Melodrama and Sensationalism in Gothic Literature
We don't know about you, but when we hear melodrama, we think reality TV.
But melodrama was a thing way before the Real Housewives came around. Melodramatic plays took off in the 18th century and gave us a whole boatload of shared cultural images: that hand fluttering to the heart when shocked; the exaggerated lip-bite when confused; the wringing of the hands when worried. It's all melodrama. This type of over-the-top emotional gesturing was a trend people actually paid to go see—live.

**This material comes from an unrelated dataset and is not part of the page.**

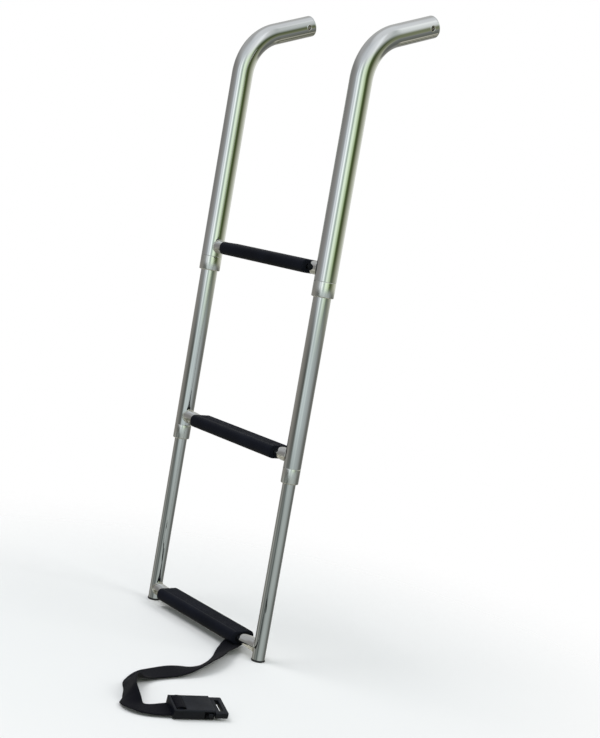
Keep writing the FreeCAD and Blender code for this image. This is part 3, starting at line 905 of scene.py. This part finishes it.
def cover_outline(half_depth, half_height):
    """A rounded rectangle's outline in (y, z), ribbed along its top and bottom flats."""
    points = []
    corner = COVER_CORNER
    corner_steps = 8
    centres = [(1, 1), (-1, 1), (-1, -1), (1, -1)]
    flat_steps = 96
    for k, (sy, sz) in enumerate(centres):
        for i in range(corner_steps + 1):
            turn = math.pi / 2 * (k + i / corner_steps)
            y = sy * (half_depth - corner) + corner * math.cos(turn)
            z = sz * (half_height - corner) + corner * math.sin(turn)
            points.append((y, z))
        if k in (0, 2):
            span = 2 * (half_depth - corner)
            for i in range(1, flat_steps):
                y = sy * (half_depth - corner) - sy * span * i / flat_steps
                z = sz * half_height
                if abs(y) < RIBBED_HALF and sz > 0:
                    z -= RIB_HEIGHT * (0.5 - 0.5 * math.cos(2 * math.pi * y / RIB_PITCH)) ** 2
                points.append((y, z))
    return points


def make_cover(level, body):
    """A moulded tread cover: fine ribs along its top, rounded corners and a lip at each end."""
    low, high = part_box(level + "_tread_cover")
    z0 = (low.z + high.z) / 2
    half_depth = (high.y - low.y) / 2
    half_height = (high.z - low.z) / 2
    outline = cover_outline(half_depth, half_height)
    inner = []
    for y, z in outline:
        turn = math.atan2(z / half_height, y / half_depth)
        inner_y = (FLAT_HALF_DEPTH + COVER_FIT) * math.cos(turn)
        inner.append((inner_y, (FLAT_HALF_HEIGHT + COVER_FIT) * math.sin(turn)))

    def ring(x, shape, shrink=0.0):
        made = []
        for y, z in shape:
            pull = 1 - shrink / math.hypot(y, z)
            made.append(Vector((x, RAIL_Y + y * pull, z0 + z * pull)))
        return made

    def rounded_end(end_x, inward):
        """Rings round a cover's end edge, from its full size out to its end face."""
        made = []
        edge_steps = 5
        for i in range(edge_steps + 1):
            turn = math.pi / 2 * i / edge_steps
            x = end_x + inward * COVER_END_EDGE * (1 - math.sin(turn))
            made.append(ring(x, outline, COVER_END_EDGE * (1 - math.cos(turn))))
        return made

    rings = [ring(low.x + COVER_END_INSET, inner)] + rounded_end(low.x, 1)[::-1]
    length_steps = 24
    span = high.x - low.x - 2 * COVER_END_EDGE
    for i in range(1, length_steps):
        rings.append(ring(low.x + COVER_END_EDGE + span * i / length_steps, outline))
    rings += rounded_end(high.x, -1) + [ring(high.x - COVER_END_INSET, inner)]
    bm = bmesh.new()
    skin_rings(bm, rings, closed_loop=True)
    node = level + "_tread_cover"
    finish_mesh(level + "_tread", bm, RUBBER, body, [node], COVER_SHARP)


def make_foot(side):
    """A foot plug: a flange with a rounded rim, and a fine groove under the tube's edge."""
    low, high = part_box("foot_cap_" + side)
    outer = (high.x - low.x) / 2
    bore = LOWER_R - WALL - 0.05 * MM
    flange = 2.2 * MM
    edge = 0.8 * MM
    chamfer = 0.3 * MM
    top = low.z + flange
    outline = [(bore, high.z), (bore, top), (outer - chamfer, top), (outer, top - chamfer)]
    corner_steps = 5
    for i in range(corner_steps + 1):
        turn = math.pi / 2 * i / corner_steps
        outline.append((outer - edge + edge * math.cos(turn), low.z + edge - edge * math.sin(turn)))
    outline.append((bore * 0.5, low.z))
    bm = bmesh.new()
    x = side_x(side)
    rings = []
    for radius, z in outline:
        rings.append(circle_points(Vector((x, RAIL_Y, z)), ALONG_X, ALONG_Y, radius, SMALL_STEPS))
    skin_rings(bm, rings)
    finish_mesh("foot_plug_" + side, bm, FOOT, "lower_section", ["foot_cap_" + side])


# ---------------------------------------------------------------- strap


def strap_points():
    return [Vector((x * MM, RAIL_Y + y * MM, FLOOR_Z + z * MM)) for x, y, z in STRAP_ROUTE_MM]


def route_line(name, points):
    """The points along one smooth NURBS curve through a route's control points."""
    data = bpy.data.curves.new(name, "CURVE")
    data.dimensions = "3D"
    data.resolution_u = 16
    spline = data.splines.new("NURBS")
    spline.points.add(len(points) - 1)
    for target, place in zip(spline.points, points):
        target.co = (*place, 1)
    spline.order_u = 3
    spline.use_endpoint_u = True
    curve = bpy.data.objects.new(name, data)
    bpy.context.scene.collection.objects.link(curve)
    graph = bpy.context.evaluated_depsgraph_get()
    mesh = bpy.data.meshes.new_from_object(curve.evaluated_get(graph))
    line = [v.co.copy() for v in mesh.vertices]
    bpy.data.meshes.remove(mesh)
    bpy.data.objects.remove(curve)
    return line


# How far the webbing's right-hand edge is raised in degrees, or lowered where it's negative, at
# shares of its length: it leans, lies down, stands nearly on its edge in the turn and lies down
LEAN_KEYS = [
    (0, 0), (0.2, -35), (0.3, -35), (0.48, 10), (0.56, 5), (0.74, -60), (0.8, -60), (0.9, 0),
    (1, -10),
]
WEB_SHARP = math.radians(60)


def lean_at(share):
    for (start, low), (end, high) in zip(LEAN_KEYS, LEAN_KEYS[1:]):
        if share <= end:
            return math.radians(low + (high - low) * ease((share - start) / (end - start)))
    return math.radians(LEAN_KEYS[-1][1])


def walk(line):
    """Each point of a line, with the heading there and the distance travelled."""
    steps = []
    travelled = 0.0
    for i, place in enumerate(line):
        if i:
            travelled += (place - line[i - 1]).length
        ahead = (line[min(i + 1, len(line) - 1)] - line[max(i - 1, 0)]).normalized()
        steps.append((place, ahead, travelled))
    return steps


def strap_frames(line):
    """The place, heading, width direction and distance travelled at each point of the strap's line."""
    steps = walk(line)
    length = steps[-1][2]
    frames = []
    for place, ahead, travelled in steps:
        right = ahead.cross(UP).normalized()
        lean = lean_at(travelled / length)
        width = right * math.cos(lean) + UP * math.sin(lean)
        width = (width - ahead * width.dot(ahead)).normalized()
        frames.append((place, ahead, width, travelled))
    return frames


def band_section(half_width, half_thickness):
    """A flat band's outline with rounded woven edges, as (across, through) pairs."""
    edge_steps = 4
    flat_steps = 6
    outline = []
    reach = half_width - half_thickness
    for sign in (1, -1):
        for i in range(edge_steps + 1):
            turn = -math.pi / 2 + math.pi * i / edge_steps
            across = sign * (reach + half_thickness * math.cos(turn))
            outline.append((across, sign * half_thickness * math.sin(turn)))
        for i in range(1, flat_steps):
            outline.append((sign * reach * (1 - 2 * i / flat_steps), sign * half_thickness))
    return outline


def lay_uvs(bm, rings, outline, distances):
    """UVs in metres: along the webbing by distance, and across it as its outline has it."""
    uv = bm.loops.layers.uv.new("UVMap")
    spot = {}
    for ring, distance in zip(rings, distances):
        for vertex, (across, _) in zip(ring, outline):
            spot[vertex] = (distance, across)
    for face in bm.faces:
        for loop in face.loops:
            loop[uv].uv = spot[loop.vert]


def band_mesh(bm, frames, half_width, half_thickness, keep_above=None):
    """A band of webbing along frames, with UVs in metres along and across it."""
    outline = band_section(half_width, half_thickness)
    rings = []
    for place, ahead, width, _ in frames:
        normal = ahead.cross(width).normalized()
        ring = [place + width * a + normal * t for a, t in outline]
        if keep_above is not None:
            lowest = min(p.z for p in ring)
            lift = max(keep_above - lowest, 0.0)
            ring = [p + UP * lift for p in ring]
        rings.append(ring)
    lay_uvs(bm, skin_rings(bm, rings), outline, [travelled for _, _, _, travelled in frames])


def make_strap():
    points = strap_points()
    line = route_line("strap_route", points)
    frames = strap_frames(line)
    floor_gap = 0.1 * MM
    bm = bmesh.new()
    band_mesh(bm, frames, STRAP_WIDTH / 2, STRAP_THICKNESS / 2, FLOOR_Z + floor_gap)
    nodes = ["strap_webbing"]
    strap = finish_mesh("strap_web", bm, WEBBING, "lower_section", nodes, WEB_SHARP)
    return strap, line


def make_strap_loop():
    """The webbing's turn round the flattened rung, inside the cover's pocket."""
    low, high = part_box("strap_loop")
    centre = (low + high) / 2
    steps = 48
    gap = 0.15 * MM
    depth = FLAT_HALF_DEPTH + gap + STRAP_THICKNESS / 2
    height = FLAT_HALF_HEIGHT + gap + STRAP_THICKNESS / 2
    outline = band_section((high.x - low.x) / 2, STRAP_THICKNESS / 2)
    bm = bmesh.new()
    rings = []
    for i in range(steps):
        turn = 2 * math.pi * i / steps
        place = Vector((centre.x, centre.y + depth * math.cos(turn), centre.z + height * math.sin(turn)))
        outward = Vector((0, math.cos(turn) / depth, math.sin(turn) / height)).normalized()
        rings.append([place + ALONG_X * a + outward * t for a, t in outline])
    made = skin_rings(bm, rings, closed_loop=True)
    turn_length = math.pi * (depth + height) / steps
    lay_uvs(bm, made, outline, [i * turn_length for i in range(steps)])
    finish_mesh("strap_turn", bm, WEBBING, "lower_section", ["strap_loop"], WEB_SHARP)


# ---------------------------------------------------------------- buckle


def buckle_point(u, v, w):
    """A point of the buckle's own frame, in millimetres, carried into the scene."""
    base = Vector((BUCKLE_BASE_MM[0] * MM, RAIL_Y + BUCKLE_BASE_MM[1] * MM, 0))
    base.z = FLOOR_Z + BUCKLE_LIFT + math.sin(BUCKLE_TILT) * PLUG_HALF_WIDTH
    turn = Matrix.Rotation(BUCKLE_HEADING, 4, "Z") @ Matrix.Rotation(BUCKLE_TILT, 4, "X")
    return base + turn @ Vector((u * MM, v * MM, w * MM))


def rounded_copy(node, name, body, width):
    """A CAD part's shape again, with moulded round edges, standing for that part."""
    bm = bmesh.new()
    bm.from_mesh(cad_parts[node].data)
    bmesh.ops.remove_doubles(bm, verts=bm.verts, dist=0.01 * MM)
    flat_angle = math.radians(2)
    bmesh.ops.dissolve_limit(bm, angle_limit=flat_angle, verts=bm.verts, edges=bm.edges)
    edge_angle = math.radians(28)
    sharp = [e for e in bm.edges if e.is_manifold and e.calc_face_angle(0) > edge_angle]
    bmesh.ops.bevel(
        bm, geom=sharp, offset=width, offset_type="OFFSET", segments=3, profile=0.5, affect="EDGES"
    )
    return finish_mesh(name, bm, PLASTIC, body, [node])


def make_adjuster_turn():
    """The webbing that comes up through the socket's first slot, over its bar and down the second."""
    line = route_line("adjuster_route", [buckle_point(u, 0, w) for u, w in ADJUSTER_ROUTE_MM])
    width = (buckle_point(0, 1, 0) - buckle_point(0, 0, 0)).normalized()
    frames = [(place, ahead, width, travelled) for place, ahead, travelled in walk(line)]
    bm = bmesh.new()
    band_mesh(bm, frames, STRAP_WIDTH / 2, ADJUSTER_HALF_THICKNESS)
    return finish_mesh("adjuster_web", bm, WEBBING, "lower_section", [], WEB_SHARP)


# ---------------------------------------------------------------- the whole scene


def dress_cad_nodes():
    """Gives each CAD node that still shows its own material."""
    wanted = {
        "guide_bush": NYLON,
        "slide_stop": NYLON,
    }
    for name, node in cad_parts.items():
        for part, material in wanted.items():
            if part in name:
                node.data.materials.clear()
                node.data.materials.append(material)


add_camera()
strap, strap_line = make_strap()
make_strap_loop()
for side in SIDES:
    make_upper_rail(side)
    make_tip_cap(side)
    make_hinge_bush(side)
    make_straight_rail(side, MID_R, "mid_rail_" + side, "mid_tube_" + side, "mid_section")
    make_straight_rail(side, LOWER_R, "lower_rail_" + side, "lower_tube_" + side, "lower_section")
    make_collar(side, UPPER_R, MID_R, "upper_collar_" + side, "upper_ring_" + side, "upper_section")
    make_collar(side, MID_R, LOWER_R, "mid_collar_" + side, "mid_ring_" + side, "mid_section")
    make_foot(side)
make_rivets("upper_collar_rivets", "upper_rivets", "upper_section")
make_rivets("mid_collar_rivets", "mid_rivets", "mid_section")
for level, rail_r in (("upper", UPPER_R), ("mid", MID_R), ("lower", LOWER_R)):
    body = level + "_section"
    make_rung(level, rail_r, body)
    make_welds(level, rail_r, body)
    make_cover(level, body)
dress_cad_nodes()

buckle_pieces = [make_adjuster_turn()]
for node, body, width in (
    ("buckle_socket", "lower_section", 0.7 * MM),
    ("buckle_plug", "lower_section", 0.6 * MM),
    ("buckle_prong_left", "prong_left", 0.4 * MM),
    ("buckle_prong_right", "prong_right", 0.4 * MM),
):
    buckle_pieces.append(rounded_copy(node, node.replace("buckle_", "moulded_"), body, width))

add_floor()
add_backdrop()
add_world()
add_lights()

Part of the addictive allure of Gothic novels is their ability to meld two distinct stylistic elements: melodrama from theater and sensationalism from contemporary novels. Both elements were harshly ridiculed by critics at the time who considered novels in general to be low brow, but Gothic novels that offered you excessive emotion (melodrama) and made your heart pound (sensationalism) sold like hotcakes.
Chew on This
What happens when you get a full-fledged Romantic poet trying his hand at a little Gothic literature? You get possibly one of the creepiest poems about guilt and shame ever. Creepiness aside, we see a little melodrama happening every time Samuel Taylor Coleridge's mariner meets somebody new.
Check out the first lines of "La Belle Dame Sans Merci", and let us know how they don't fall pretty close to melodrama. With a title about a merciless (and supernatural) lady, our other friendly neighborhood Romantic poet, John Keats, serves up plenty of Gothicism. He's even using a Medieval source text, and you know how much those Gothic writers love them some Medievalism.